Monday, September 04, 2006

The Trophy (ick.)


I apologize for my mediocre photography skills, I hope they're captured the tackiness of it well enough. I do love the "2006" theme though...And have they not heard of putting, I dunno, maybe a runner on top instead of a huge gold star? I don't want to knock the fine people of Newtown too much, but their trophy selection could really use some work.

Saturday, September 02, 2006

I get the Gold Star!

Today I received, for the first time, a prize for athletic acheivement (I got some trophies during my breif tenure in Little Leauge, but those don't really count). Its a big (albiet extremely tacky) trophy for 2nd in my age division (10-19) from this kinda dinky road race, so it wasn't a huge deal success-wise.

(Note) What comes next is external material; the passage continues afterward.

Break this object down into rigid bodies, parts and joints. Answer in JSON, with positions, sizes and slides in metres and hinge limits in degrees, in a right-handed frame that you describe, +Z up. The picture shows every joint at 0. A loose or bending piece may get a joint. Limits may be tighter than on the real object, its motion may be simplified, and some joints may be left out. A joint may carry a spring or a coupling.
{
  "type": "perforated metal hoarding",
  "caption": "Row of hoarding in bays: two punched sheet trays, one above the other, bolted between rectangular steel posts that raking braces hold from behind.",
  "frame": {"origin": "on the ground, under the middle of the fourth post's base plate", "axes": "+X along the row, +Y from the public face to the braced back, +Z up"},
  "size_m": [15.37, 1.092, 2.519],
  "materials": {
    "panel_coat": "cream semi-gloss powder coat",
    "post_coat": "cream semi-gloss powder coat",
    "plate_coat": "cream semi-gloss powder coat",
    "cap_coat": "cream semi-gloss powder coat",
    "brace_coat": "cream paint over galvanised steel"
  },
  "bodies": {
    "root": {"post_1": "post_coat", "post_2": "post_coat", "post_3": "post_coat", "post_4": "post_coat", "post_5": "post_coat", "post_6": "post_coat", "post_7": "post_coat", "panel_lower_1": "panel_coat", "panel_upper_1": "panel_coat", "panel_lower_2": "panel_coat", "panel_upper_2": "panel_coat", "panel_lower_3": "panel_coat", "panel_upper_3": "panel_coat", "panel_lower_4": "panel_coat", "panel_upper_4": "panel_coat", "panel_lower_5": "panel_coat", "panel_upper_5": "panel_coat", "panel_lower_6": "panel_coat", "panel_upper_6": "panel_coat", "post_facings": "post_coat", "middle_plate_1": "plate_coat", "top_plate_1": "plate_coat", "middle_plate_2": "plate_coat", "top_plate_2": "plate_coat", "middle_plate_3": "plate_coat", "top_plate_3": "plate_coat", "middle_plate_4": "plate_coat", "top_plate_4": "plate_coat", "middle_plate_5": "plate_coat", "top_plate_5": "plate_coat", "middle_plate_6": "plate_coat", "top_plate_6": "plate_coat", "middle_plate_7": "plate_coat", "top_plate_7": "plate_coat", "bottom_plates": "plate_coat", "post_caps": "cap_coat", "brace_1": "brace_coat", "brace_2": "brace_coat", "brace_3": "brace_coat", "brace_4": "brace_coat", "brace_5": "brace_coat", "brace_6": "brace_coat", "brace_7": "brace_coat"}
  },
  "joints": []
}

I woke up at 5am this morning to drive up to Newtown, CT with a fellow runner. The weather was nice (cool and not raining as they had predicted), and the atmosphere was awesome considering I havn't been at a real distance (meh...5k) meet for 10 months. I really didn't psych myself up enough for it this week, which definately showed during the race. I did, however, entertain some thoughts about running with the big boys, so I went out with the chase pack. I'm not gonna bore you with the details, but the feild ended up being really weak (the winner ran an 18:16) and I got 6th place and a very dissapointing 18:59 on a moderately easy course (thats about a minute slower than I'd hoped for). But it was cool to get an award considering thats my biggest goal for the upcoming 'Cross season (this kinda running won't cut in though).

Unfortunently the trophy is really dorky with this giant plastic gold star on top (pictures pending). But despite that, I ought to be happy with it right? I mean I did win it. No. I hate it. Is this because I'm afraid of happiness? Maybe, but I doubt it. The dorkiness combined with my poor performance has made this trophy represent my own, argueably(sp?) silly, pursuit of athletic glory. See, I'm not very good (see the abovementioned 18:59) but I have high hopes for doing well and winning shiney medals in my last high school season. I'm good enough to, with some luck, do this in my little small-prep-school corner of the world but I'll still be mediocre(sp?) compared to any real scale. So aren't I really going after silly, juvenile prizes considering that most people who win them will go on to struggle to make a DIII college team?

So I've finaly distinguished myself in running (at least in the limited world of the first annual Newtown Road Race) and gotten that coveted award. And it sucks. Fuck.